Considerando uma improvável estabilização do gasto com a previdência em 8,5% do PIB, com um exercício aritmético simples e um crescimento econômico médio de 2,5% mostra-se que é impossível - matematicamente impossível - o Brasil chegar em 2036 com um maior nível de gasto com saúde e educação em proporção ao PIB, mesmo na hipótese anarcocapitalista de se eliminar todos os outros gastos públicos, executivo, judiciário, legislativo, exército, infraestrutura, investimentos etc. Isso porque, de acordo com a simulação, em 2036 o gasto primário do governo total será de 12,3% do PIB; se os gastos como previdência somarem 8,5% do PIB, sobram apenas 3,8% do PIB, numero inferior aos atuais gastos com educação e saúde, em torno de 4% do PIB em 2016. Nesse sentido, é demagogia defender simultaneamente a PEC e a educação e saúde públicas.
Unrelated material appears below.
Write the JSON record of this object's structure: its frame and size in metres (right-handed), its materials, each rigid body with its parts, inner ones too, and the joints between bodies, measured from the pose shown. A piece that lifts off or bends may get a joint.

Em síntese, a reforma fiscal proposta pelo governo não é um plano de estabilização fiscal, mas um projeto de redução drástica do tamanho do Estado. No plano macroeconômico, a reforma será um entrave ao crescimento econômico ao institucionalizar e automatizar um ajuste fiscal permanente. Além disso, a reforma tem profundos impactos sociais. Sua lógica pressupõe um crescimento zero do gasto público federal enquanto que a população e a renda crescem, o que implica redução do gasto público per capita e em relação ao PIB. Adicionalmente, enquanto alguns gastos necessariamente terão aumento real, como o gasto com previdência, outros serão reduzidos pressionados pelo teto, de forma a reconfigurar o estado brasileiro. Por fim, argumenta-se que o único motivo para a reforma fiscal ser encaminhada como uma emenda constitucional é a desvinculação de receitas para investimentos em saúde e educação. Dessa forma, a PEC 55 torna impossível qualquer melhora na saúde e educação públicas no Brasil, pelo contrário, abre-se espaço para o sucateamento dessas áreas e para a eliminação de seu caráter universal.